Supplied records:
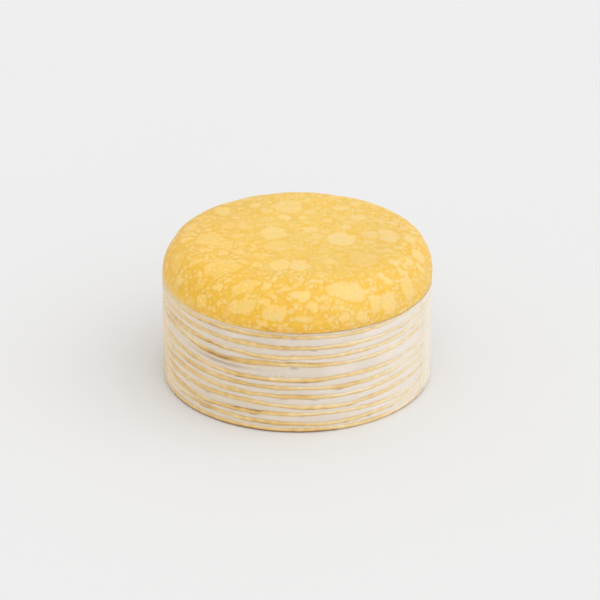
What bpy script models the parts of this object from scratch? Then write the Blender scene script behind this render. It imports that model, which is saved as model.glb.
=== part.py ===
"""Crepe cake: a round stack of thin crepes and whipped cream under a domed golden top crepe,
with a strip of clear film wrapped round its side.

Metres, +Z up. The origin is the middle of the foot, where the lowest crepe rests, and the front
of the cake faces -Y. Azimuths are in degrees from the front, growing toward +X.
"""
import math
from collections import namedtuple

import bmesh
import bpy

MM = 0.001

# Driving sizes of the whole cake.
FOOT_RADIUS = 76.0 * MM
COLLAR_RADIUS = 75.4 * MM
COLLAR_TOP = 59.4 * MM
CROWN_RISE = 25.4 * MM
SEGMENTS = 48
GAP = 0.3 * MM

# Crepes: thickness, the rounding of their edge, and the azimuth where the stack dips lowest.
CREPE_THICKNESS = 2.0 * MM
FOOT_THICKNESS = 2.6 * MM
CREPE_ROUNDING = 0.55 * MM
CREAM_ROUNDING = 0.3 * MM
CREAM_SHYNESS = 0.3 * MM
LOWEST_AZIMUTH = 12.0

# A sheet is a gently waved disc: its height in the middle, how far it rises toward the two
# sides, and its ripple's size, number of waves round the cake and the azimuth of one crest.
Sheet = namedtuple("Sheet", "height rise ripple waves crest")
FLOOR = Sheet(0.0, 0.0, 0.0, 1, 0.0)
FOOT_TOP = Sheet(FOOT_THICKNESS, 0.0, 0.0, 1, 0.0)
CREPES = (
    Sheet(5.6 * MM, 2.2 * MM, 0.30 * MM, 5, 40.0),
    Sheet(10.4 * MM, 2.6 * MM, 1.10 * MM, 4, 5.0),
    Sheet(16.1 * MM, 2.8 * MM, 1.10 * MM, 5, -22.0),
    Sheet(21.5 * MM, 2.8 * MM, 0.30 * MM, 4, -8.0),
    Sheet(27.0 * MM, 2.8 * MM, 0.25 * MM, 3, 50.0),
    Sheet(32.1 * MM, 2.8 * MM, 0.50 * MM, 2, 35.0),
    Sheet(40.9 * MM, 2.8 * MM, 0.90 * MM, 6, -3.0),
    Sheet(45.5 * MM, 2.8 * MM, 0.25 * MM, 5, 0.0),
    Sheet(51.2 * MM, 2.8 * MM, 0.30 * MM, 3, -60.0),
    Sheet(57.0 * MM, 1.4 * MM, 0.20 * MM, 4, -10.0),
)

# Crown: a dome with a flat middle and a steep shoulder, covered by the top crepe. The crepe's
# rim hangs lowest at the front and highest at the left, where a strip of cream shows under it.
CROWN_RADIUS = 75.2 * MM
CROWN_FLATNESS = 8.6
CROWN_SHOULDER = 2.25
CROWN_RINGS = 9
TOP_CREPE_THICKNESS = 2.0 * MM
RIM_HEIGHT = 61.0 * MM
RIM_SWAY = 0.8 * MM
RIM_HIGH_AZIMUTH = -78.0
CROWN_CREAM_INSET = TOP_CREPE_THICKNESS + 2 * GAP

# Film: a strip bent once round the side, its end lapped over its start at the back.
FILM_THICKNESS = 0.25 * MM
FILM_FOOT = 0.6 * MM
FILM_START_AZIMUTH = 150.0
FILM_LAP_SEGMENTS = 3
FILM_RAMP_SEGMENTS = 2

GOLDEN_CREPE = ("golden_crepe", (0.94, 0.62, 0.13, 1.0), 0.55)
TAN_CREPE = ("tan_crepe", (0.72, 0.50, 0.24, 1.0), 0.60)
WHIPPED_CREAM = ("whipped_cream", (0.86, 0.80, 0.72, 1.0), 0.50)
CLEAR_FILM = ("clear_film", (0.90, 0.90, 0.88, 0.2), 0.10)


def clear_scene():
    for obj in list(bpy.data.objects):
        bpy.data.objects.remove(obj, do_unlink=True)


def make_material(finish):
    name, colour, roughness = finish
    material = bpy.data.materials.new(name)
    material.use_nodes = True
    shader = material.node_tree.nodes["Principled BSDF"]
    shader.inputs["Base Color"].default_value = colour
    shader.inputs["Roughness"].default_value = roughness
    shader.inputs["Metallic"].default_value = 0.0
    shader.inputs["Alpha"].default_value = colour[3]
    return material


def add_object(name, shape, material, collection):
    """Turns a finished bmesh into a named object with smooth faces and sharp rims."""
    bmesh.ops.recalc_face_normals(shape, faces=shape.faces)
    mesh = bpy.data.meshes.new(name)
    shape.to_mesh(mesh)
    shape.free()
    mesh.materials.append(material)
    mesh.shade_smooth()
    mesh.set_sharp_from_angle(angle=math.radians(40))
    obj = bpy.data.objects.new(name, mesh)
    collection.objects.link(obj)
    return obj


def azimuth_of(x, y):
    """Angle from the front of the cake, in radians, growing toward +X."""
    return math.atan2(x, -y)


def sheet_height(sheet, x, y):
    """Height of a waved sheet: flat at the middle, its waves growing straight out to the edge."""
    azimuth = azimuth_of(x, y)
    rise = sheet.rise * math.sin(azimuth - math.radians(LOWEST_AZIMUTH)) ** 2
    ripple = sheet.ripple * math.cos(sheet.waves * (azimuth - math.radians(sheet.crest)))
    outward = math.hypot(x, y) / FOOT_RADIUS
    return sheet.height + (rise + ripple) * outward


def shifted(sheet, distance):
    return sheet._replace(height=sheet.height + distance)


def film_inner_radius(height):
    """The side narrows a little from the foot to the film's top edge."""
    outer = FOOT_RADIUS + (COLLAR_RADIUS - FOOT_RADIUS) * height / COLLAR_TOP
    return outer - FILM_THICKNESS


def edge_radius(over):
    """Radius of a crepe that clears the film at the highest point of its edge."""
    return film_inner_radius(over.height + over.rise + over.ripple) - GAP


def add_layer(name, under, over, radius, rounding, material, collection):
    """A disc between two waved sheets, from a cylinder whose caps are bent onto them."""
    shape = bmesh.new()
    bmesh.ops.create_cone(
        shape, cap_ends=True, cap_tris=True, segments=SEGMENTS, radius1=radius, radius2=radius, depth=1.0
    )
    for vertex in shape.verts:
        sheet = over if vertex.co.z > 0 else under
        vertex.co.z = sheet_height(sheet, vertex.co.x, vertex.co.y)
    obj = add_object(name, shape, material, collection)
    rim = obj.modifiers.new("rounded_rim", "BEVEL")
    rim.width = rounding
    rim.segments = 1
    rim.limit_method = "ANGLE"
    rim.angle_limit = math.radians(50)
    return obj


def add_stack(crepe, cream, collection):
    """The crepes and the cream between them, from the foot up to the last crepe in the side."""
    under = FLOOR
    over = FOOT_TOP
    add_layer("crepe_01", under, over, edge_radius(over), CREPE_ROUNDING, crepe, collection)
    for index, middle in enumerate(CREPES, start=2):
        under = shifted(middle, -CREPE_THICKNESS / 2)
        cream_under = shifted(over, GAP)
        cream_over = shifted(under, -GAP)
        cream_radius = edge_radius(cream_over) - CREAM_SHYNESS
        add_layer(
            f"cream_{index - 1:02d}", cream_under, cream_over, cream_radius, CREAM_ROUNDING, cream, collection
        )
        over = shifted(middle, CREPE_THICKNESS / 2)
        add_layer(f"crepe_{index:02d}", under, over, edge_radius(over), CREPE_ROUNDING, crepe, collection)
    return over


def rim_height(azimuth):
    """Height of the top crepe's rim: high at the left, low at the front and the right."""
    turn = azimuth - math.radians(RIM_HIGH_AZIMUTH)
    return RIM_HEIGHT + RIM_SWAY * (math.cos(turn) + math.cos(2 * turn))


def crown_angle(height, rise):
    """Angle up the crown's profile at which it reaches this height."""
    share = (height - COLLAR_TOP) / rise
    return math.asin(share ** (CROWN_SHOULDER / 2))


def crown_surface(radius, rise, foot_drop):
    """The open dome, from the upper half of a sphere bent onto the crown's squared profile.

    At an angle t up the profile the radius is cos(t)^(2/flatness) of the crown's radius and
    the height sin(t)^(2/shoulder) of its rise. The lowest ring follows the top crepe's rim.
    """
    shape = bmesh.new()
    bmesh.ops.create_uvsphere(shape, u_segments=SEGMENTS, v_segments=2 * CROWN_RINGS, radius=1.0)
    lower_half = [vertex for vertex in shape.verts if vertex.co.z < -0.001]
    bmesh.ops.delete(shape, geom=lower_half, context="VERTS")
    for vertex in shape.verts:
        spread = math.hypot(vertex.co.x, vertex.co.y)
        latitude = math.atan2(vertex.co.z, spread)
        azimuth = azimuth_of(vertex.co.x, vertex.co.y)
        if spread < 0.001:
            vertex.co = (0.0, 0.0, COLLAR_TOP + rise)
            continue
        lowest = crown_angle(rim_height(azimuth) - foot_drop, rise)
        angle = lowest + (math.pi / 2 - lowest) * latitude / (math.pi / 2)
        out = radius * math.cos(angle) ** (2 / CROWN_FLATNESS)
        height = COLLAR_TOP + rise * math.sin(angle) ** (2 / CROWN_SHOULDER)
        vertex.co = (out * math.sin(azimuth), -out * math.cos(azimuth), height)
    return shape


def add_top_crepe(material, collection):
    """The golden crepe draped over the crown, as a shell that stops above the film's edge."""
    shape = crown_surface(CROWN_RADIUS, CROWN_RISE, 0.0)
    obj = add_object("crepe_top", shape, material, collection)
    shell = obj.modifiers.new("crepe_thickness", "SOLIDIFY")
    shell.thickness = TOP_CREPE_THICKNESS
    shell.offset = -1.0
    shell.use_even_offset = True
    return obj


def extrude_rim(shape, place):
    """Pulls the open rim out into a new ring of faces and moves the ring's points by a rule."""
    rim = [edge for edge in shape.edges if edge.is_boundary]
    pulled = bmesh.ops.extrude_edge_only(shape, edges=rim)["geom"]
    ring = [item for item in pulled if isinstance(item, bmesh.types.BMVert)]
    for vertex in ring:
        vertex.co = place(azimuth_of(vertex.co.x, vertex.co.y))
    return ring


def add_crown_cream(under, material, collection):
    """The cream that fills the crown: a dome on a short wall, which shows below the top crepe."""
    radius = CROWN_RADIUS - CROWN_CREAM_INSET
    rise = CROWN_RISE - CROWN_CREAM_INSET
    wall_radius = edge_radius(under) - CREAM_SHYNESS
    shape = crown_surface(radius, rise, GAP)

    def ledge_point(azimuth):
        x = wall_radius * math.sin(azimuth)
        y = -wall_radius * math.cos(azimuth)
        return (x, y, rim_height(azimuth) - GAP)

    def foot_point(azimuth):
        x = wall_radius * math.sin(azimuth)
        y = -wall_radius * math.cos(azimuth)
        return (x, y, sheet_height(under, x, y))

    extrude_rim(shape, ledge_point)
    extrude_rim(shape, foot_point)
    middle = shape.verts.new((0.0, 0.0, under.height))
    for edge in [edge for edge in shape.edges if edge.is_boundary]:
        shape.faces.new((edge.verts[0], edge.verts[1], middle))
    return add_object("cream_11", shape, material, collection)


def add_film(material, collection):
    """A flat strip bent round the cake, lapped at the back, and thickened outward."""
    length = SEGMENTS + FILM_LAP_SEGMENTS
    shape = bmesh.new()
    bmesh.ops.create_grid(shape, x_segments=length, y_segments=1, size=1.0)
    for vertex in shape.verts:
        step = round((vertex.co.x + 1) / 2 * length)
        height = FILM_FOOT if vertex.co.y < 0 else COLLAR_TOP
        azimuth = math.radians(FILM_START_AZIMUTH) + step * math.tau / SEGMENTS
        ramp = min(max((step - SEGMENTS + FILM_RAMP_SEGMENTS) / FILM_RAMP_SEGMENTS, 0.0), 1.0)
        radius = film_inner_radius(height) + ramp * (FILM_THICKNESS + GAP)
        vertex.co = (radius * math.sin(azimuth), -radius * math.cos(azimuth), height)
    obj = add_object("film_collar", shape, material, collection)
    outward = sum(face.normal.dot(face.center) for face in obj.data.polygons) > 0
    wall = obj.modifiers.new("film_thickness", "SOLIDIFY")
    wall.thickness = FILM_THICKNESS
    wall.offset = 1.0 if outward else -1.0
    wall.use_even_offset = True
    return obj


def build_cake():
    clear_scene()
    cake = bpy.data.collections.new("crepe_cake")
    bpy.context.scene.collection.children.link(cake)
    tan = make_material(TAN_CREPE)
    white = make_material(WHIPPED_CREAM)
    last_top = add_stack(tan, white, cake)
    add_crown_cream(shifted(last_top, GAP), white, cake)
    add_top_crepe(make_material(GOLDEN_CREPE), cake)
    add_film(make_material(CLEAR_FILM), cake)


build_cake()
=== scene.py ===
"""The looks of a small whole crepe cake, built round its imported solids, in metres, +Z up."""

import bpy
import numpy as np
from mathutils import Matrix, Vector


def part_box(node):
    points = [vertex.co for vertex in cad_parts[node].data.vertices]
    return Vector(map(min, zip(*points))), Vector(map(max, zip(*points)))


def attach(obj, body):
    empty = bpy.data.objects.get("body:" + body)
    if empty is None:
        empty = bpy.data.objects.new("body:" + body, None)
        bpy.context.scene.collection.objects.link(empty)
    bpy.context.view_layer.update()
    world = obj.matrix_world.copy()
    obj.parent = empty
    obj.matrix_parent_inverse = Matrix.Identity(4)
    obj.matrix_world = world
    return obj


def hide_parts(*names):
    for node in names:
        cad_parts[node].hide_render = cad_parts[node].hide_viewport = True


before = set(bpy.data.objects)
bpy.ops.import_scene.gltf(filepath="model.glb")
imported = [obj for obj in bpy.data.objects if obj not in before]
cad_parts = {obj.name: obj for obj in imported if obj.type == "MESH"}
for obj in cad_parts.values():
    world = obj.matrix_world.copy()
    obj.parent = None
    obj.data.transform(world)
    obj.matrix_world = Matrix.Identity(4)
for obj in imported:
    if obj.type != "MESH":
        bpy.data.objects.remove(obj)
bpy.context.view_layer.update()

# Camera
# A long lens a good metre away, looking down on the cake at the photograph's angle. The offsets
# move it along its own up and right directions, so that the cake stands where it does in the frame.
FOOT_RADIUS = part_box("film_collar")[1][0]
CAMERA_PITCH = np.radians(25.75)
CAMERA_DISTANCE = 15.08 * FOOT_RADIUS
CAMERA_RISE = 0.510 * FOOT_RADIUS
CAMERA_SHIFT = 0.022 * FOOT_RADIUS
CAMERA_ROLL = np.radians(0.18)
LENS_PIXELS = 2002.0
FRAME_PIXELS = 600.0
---
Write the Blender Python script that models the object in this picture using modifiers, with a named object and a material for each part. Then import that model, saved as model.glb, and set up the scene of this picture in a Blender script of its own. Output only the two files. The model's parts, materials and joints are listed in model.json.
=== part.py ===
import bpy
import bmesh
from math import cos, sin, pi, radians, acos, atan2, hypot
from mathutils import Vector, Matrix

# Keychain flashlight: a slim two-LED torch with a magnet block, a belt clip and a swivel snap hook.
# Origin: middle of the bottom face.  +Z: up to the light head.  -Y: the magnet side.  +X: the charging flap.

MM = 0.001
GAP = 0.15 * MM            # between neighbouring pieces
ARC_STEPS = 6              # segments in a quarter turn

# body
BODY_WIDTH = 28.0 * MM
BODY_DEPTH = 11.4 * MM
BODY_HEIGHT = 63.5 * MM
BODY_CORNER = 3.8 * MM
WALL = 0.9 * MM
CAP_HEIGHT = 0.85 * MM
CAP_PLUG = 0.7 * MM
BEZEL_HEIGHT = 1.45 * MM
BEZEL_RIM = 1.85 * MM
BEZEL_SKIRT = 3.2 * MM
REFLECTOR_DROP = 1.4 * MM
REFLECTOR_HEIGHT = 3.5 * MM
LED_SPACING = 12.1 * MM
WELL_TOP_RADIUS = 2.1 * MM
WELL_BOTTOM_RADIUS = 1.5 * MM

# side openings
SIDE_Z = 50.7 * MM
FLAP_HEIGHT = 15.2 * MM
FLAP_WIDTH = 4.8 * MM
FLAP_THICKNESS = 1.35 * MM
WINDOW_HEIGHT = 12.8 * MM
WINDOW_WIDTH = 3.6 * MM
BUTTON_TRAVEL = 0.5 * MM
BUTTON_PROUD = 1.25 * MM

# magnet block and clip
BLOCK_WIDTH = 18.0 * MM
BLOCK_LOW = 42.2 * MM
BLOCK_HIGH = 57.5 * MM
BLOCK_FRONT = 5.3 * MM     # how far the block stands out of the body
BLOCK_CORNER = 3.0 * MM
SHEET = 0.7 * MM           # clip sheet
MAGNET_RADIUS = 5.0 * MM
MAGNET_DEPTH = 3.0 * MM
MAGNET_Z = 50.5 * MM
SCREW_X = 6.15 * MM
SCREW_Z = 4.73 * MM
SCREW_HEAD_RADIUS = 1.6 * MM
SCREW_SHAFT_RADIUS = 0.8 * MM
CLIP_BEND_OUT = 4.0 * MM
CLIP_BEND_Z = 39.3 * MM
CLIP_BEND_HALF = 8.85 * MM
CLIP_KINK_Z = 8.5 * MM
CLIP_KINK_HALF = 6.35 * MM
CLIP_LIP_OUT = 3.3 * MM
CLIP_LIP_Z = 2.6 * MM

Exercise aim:
Output the lines of the records above exactly as they appear, from the line containing "What bpy script" through the line containing "with a strip".

Solved exercise:
What bpy script models the parts of this object from scratch? Then write the Blender scene script behind this render. It imports that model, which is saved as model.glb.
=== part.py ===
"""Crepe cake: a round stack of thin crepes and whipped cream under a domed golden top crepe,
with a strip of clear film wrapped round its side.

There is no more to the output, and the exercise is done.